Give back the whole listing exactly as shown.

^^^^^^^^^^^^^^^^

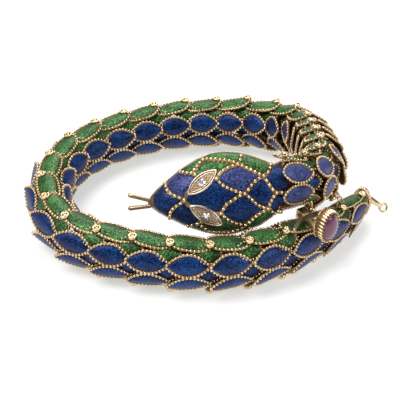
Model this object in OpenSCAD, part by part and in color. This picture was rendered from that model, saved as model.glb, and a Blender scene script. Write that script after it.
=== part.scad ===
// Articulated snake bracelet, coiled a little over one turn and lying on its side.
// The body is a chain of hinged links. Each link is a cup of leaf-shaped scales on an oval
// frame ring, and its scale tips cover the root of the next link towards the head.
// Link frame: x along the body towards the head, y outward from the coil, z across the body.

/* [Body] */
// Half thickness of the body outward from the coil, over the scale roots
root_out = 4.6; // [4.4:0.1:4.8]
// Half width of the body across the coil, over the scale roots
root_side = 5.6; // [5.4:0.1:5.8]
// Half thickness of the body outward, over the flared scale tips
tip_out = 6.1; // [5.9:0.1:6.3]
// Half width of the body across, over the flared scale tips
tip_side = 6.8; // [6.6:0.1:7]

/* [Scales] */
// Sheet thickness of a full size scale with its enamel
scale_t = 0.7; // [0.65:0.05:0.75]
// Width of a blue scale on the outer and inner sides
blue_w = 5.7; // [5.6:0.1:5.9]
// Width of a green scale on the two flanks
green_w = 5.2; // [5.1:0.1:5.4]
// Angle of a blue scale off the middle of the outer or inner side
blue_angle = 27; // [26:1:28]
// How far a scale tip reaches past the next hinge
overlap = 1; // [0.7:0.1:1.1]
// How much shorter an inner tip is for each degree that its hinge is turned
inner_trim = 0.1; // [0.095:0.005:0.105]
// Length of the small scales between the large ones
small_len = 5.4; // [5:0.1:5.6]
// Width of the small scales
small_w = 3; // [2.8:0.1:3.2]

/* [Hinges] */
// Radius of a hinge pin
pin_r = 0.45; // [0.4:0.05:0.5]
// Radial play of a pin in its hole
pin_play = 0.15; // [0.12:0.01:0.18]
// Radius of the tubular boss on the tip of a green scale
boss_r = 0.95; // [0.9:0.05:1]
// Distance of the hinge pins from the body's middle line, outward
hinge_out = 1.2; // [1:0.1:1.4]
// Half length of the frame ring along the body
frame_half = 1; // [0.9:0.05:1.1]
// Wall of a full size frame ring
frame_wall = 0.8; // [0.7:0.05:0.9]

/* [Head] */
// Length of the head from its hinge to the snout
head_len = 29.2; // [28.8:0.2:29.6]
// Half width of the head at the jaw
head_half = 9.2; // [9:0.1:9.4]
// Wall of the hollow head
head_wall = 1; // [0.9:0.05:1.1]
// Direction in plan that the head points
head_heading = -178; // [-179:1:-177]
// Downward tilt of the head
head_nod = 7.5; // [7:0.5:8]
// Length of an eye setting
eye_len = 8.6; // [8.4:0.1:8.8]
// Width of an eye setting
eye_w = 3.6; // [3.5:0.05:3.7]

/* [Clasp] */
// Length of the ruby cabochon
ruby_len = 7; // [6.9:0.1:7.2]
// Width of the ruby cabochon
ruby_w = 5; // [4.8:0.1:5.2]
// Height of the fluted bezel
bezel_h = 2.6; // [2.4:0.1:2.8]
// Inner radius of the tail ring
ring_bore_r = 0.7; // [0.65:0.05:0.75]

/* [Hidden] */
// The coil, one row for each stretch from the tail to the head.
// Columns: number of links, pitch, turn per link, rise per link, roll per link, size change per link,
// and how much wider the scale tips stand open
LINKS = 0;
PITCH = 1;
TURN = 2;
RISE = 3;
ROLL = 4;
TAPER = 5;
FLARE = 6;
COIL = [
    [3, 9.2, 9, 0.72, 0, 0.14, 0],        // tail
    [3, 8.4, 14, 0, 0, 0, 0],             // front right
    [2, 8.4, 5, 0, 0, 0, 0],              // front
    [3, 8.4, 22, 0, 0, 0, 0],             // front left
    [3, 8.4, 18.5, 0, 0, 0, 0],           // back left
    [4, 8.2, 9, 0, 0, 0, 0],              // back
    [2, 8.1, 15.5, 0.6, 0, 0, 0.3],       // back, rising
    [2, 7.2, 27.5, 1.9, 8, -0.015, 0.15], // neck, first turn
    [3, 6.2, 0.5, 1.85, 1, -0.015, 0.25], // neck, side
    [3, 5.9, 30.5, 0.8, 4, -0.015, 0.65]  // neck, turn into the head
];
tail_at = [35.802, -5.036, 4.722];
tail_heading = 237.6;
tail_size = 0.58;

STEPS = [for (row = COIL, k = [1:row[LINKS]]) row];
n_links = len(STEPS);
headings = [for (i = 0, h = tail_heading; i <= n_links;
    h = i < n_links ? h - STEPS[i][TURN] : h, i = i + 1) h];
rolls = [for (i = 0, r = 0; i <= n_links;
    r = i < n_links ? r + STEPS[i][ROLL] : r, i = i + 1) r];
sizes = [for (i = 0, s = tail_size; i <= n_links;
    s = i < n_links ? s + STEPS[i][TAPER] : s, i = i + 1) s];
joints = [for (i = 0, p = tail_at; i <= n_links;
    p = i < n_links ? p + step_vector(i) : p, i = i + 1) p];

function chord_heading(i) = headings[i] - STEPS[i][TURN] / 2;
function climb(i) = asin(STEPS[i][RISE] / STEPS[i][PITCH]);
function step_vector(i) =
    let (run = STEPS[i][PITCH] * cos(climb(i)))
    [run * cos(chord_heading(i)), run * sin(chord_heading(i)), STEPS[i][RISE]];
function turn_x(a, p) = [p.x, p.y * cos(a) - p.z * sin(a), p.y * sin(a) + p.z * cos(a)];
function turn_y(a, p) = [p.x * cos(a) + p.z * sin(a), p.y, p.z * cos(a) - p.x * sin(a)];
function turn_z(a, p) = [p.x * cos(a) - p.y * sin(a), p.x * sin(a) + p.y * cos(a), p.z];
function link_point(i, p) =
    joints[i] + turn_z(chord_heading(i), turn_y(-climb(i), turn_x(link_roll(i), p)));
function link_roll(i) = (rolls[i] + rolls[i + 1]) / 2;
function joint_climb(j) = (climb(max(j - 1, 0)) + climb(min(j, n_links - 1))) / 2;
function joint_turn(j) = j >= n_links
    ? chord_heading(n_links - 1) - head_heading
    : chord_heading(j - 1) - chord_heading(j);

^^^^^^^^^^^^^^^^

THE RESULT:
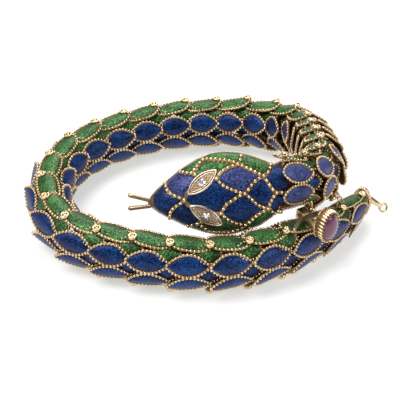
Model this object in OpenSCAD, part by part and in color. This picture was rendered from that model, saved as model.glb, and a Blender scene script. Write that script after it.
=== part.scad ===
// Articulated snake bracelet, coiled a little over one turn and lying on its side.
// The body is a chain of hinged links. Each link is a cup of leaf-shaped scales on an oval
// frame ring, and its scale tips cover the root of the next link towards the head.
// Link frame: x along the body towards the head, y outward from the coil, z across the body.

/* [Body] */
// Half thickness of the body outward from the coil, over the scale roots
root_out = 4.6; // [4.4:0.1:4.8]
// Half width of the body across the coil, over the scale roots
root_side = 5.6; // [5.4:0.1:5.8]
// Half thickness of the body outward, over the flared scale tips
tip_out = 6.1; // [5.9:0.1:6.3]
// Half width of the body across, over the flared scale tips
tip_side = 6.8; // [6.6:0.1:7]

/* [Scales] */
// Sheet thickness of a full size scale with its enamel
scale_t = 0.7; // [0.65:0.05:0.75]
// Width of a blue scale on the outer and inner sides
blue_w = 5.7; // [5.6:0.1:5.9]
// Width of a green scale on the two flanks
green_w = 5.2; // [5.1:0.1:5.4]
// Angle of a blue scale off the middle of the outer or inner side
blue_angle = 27; // [26:1:28]
// How far a scale tip reaches past the next hinge
overlap = 1; // [0.7:0.1:1.1]
// How much shorter an inner tip is for each degree that its hinge is turned
inner_trim = 0.1; // [0.095:0.005:0.105]
// Length of the small scales between the large ones
small_len = 5.4; // [5:0.1:5.6]
// Width of the small scales
small_w = 3; // [2.8:0.1:3.2]

/* [Hinges] */
// Radius of a hinge pin
pin_r = 0.45; // [0.4:0.05:0.5]
// Radial play of a pin in its hole
pin_play = 0.15; // [0.12:0.01:0.18]
// Radius of the tubular boss on the tip of a green scale
boss_r = 0.95; // [0.9:0.05:1]
// Distance of the hinge pins from the body's middle line, outward
hinge_out = 1.2; // [1:0.1:1.4]
// Half length of the frame ring along the body
frame_half = 1; // [0.9:0.05:1.1]
// Wall of a full size frame ring
frame_wall = 0.8; // [0.7:0.05:0.9]

/* [Head] */
// Length of the head from its hinge to the snout
head_len = 29.2; // [28.8:0.2:29.6]
// Half width of the head at the jaw
head_half = 9.2; // [9:0.1:9.4]
// Wall of the hollow head
head_wall = 1; // [0.9:0.05:1.1]
// Direction in plan that the head points
head_heading = -178; // [-179:1:-177]
// Downward tilt of the head
head_nod = 7.5; // [7:0.5:8]
// Length of an eye setting
eye_len = 8.6; // [8.4:0.1:8.8]
// Width of an eye setting
eye_w = 3.6; // [3.5:0.05:3.7]

/* [Clasp] */
// Length of the ruby cabochon
ruby_len = 7; // [6.9:0.1:7.2]
// Width of the ruby cabochon
ruby_w = 5; // [4.8:0.1:5.2]
// Height of the fluted bezel
bezel_h = 2.6; // [2.4:0.1:2.8]
// Inner radius of the tail ring
ring_bore_r = 0.7; // [0.65:0.05:0.75]

/* [Hidden] */
// The coil, one row for each stretch from the tail to the head.
// Columns: number of links, pitch, turn per link, rise per link, roll per link, size change per link,
// and how much wider the scale tips stand open
LINKS = 0;
PITCH = 1;
TURN = 2;
RISE = 3;
ROLL = 4;
TAPER = 5;
FLARE = 6;
COIL = [
    [3, 9.2, 9, 0.72, 0, 0.14, 0],        // tail
    [3, 8.4, 14, 0, 0, 0, 0],             // front right
    [2, 8.4, 5, 0, 0, 0, 0],              // front
    [3, 8.4, 22, 0, 0, 0, 0],             // front left
    [3, 8.4, 18.5, 0, 0, 0, 0],           // back left
    [4, 8.2, 9, 0, 0, 0, 0],              // back
    [2, 8.1, 15.5, 0.6, 0, 0, 0.3],       // back, rising
    [2, 7.2, 27.5, 1.9, 8, -0.015, 0.15], // neck, first turn
    [3, 6.2, 0.5, 1.85, 1, -0.015, 0.25], // neck, side
    [3, 5.9, 30.5, 0.8, 4, -0.015, 0.65]  // neck, turn into the head
];
tail_at = [35.802, -5.036, 4.722];
tail_heading = 237.6;
tail_size = 0.58;

STEPS = [for (row = COIL, k = [1:row[LINKS]]) row];
n_links = len(STEPS);
headings = [for (i = 0, h = tail_heading; i <= n_links;
    h = i < n_links ? h - STEPS[i][TURN] : h, i = i + 1) h];
rolls = [for (i = 0, r = 0; i <= n_links;
    r = i < n_links ? r + STEPS[i][ROLL] : r, i = i + 1) r];
sizes = [for (i = 0, s = tail_size; i <= n_links;
    s = i < n_links ? s + STEPS[i][TAPER] : s, i = i + 1) s];
joints = [for (i = 0, p = tail_at; i <= n_links;
    p = i < n_links ? p + step_vector(i) : p, i = i + 1) p];

function chord_heading(i) = headings[i] - STEPS[i][TURN] / 2;
function climb(i) = asin(STEPS[i][RISE] / STEPS[i][PITCH]);
function step_vector(i) =
    let (run = STEPS[i][PITCH] * cos(climb(i)))
    [run * cos(chord_heading(i)), run * sin(chord_heading(i)), STEPS[i][RISE]];
function turn_x(a, p) = [p.x, p.y * cos(a) - p.z * sin(a), p.y * sin(a) + p.z * cos(a)];
function turn_y(a, p) = [p.x * cos(a) + p.z * sin(a), p.y, p.z * cos(a) - p.x * sin(a)];
function turn_z(a, p) = [p.x * cos(a) - p.y * sin(a), p.x * sin(a) + p.y * cos(a), p.z];
function link_point(i, p) =
    joints[i] + turn_z(chord_heading(i), turn_y(-climb(i), turn_x(link_roll(i), p)));
function link_roll(i) = (rolls[i] + rolls[i + 1]) / 2;
function joint_climb(j) = (climb(max(j - 1, 0)) + climb(min(j, n_links - 1))) / 2;
function joint_turn(j) = j >= n_links
    ? chord_heading(n_links - 1) - head_heading
    : chord_heading(j - 1) - chord_heading(j);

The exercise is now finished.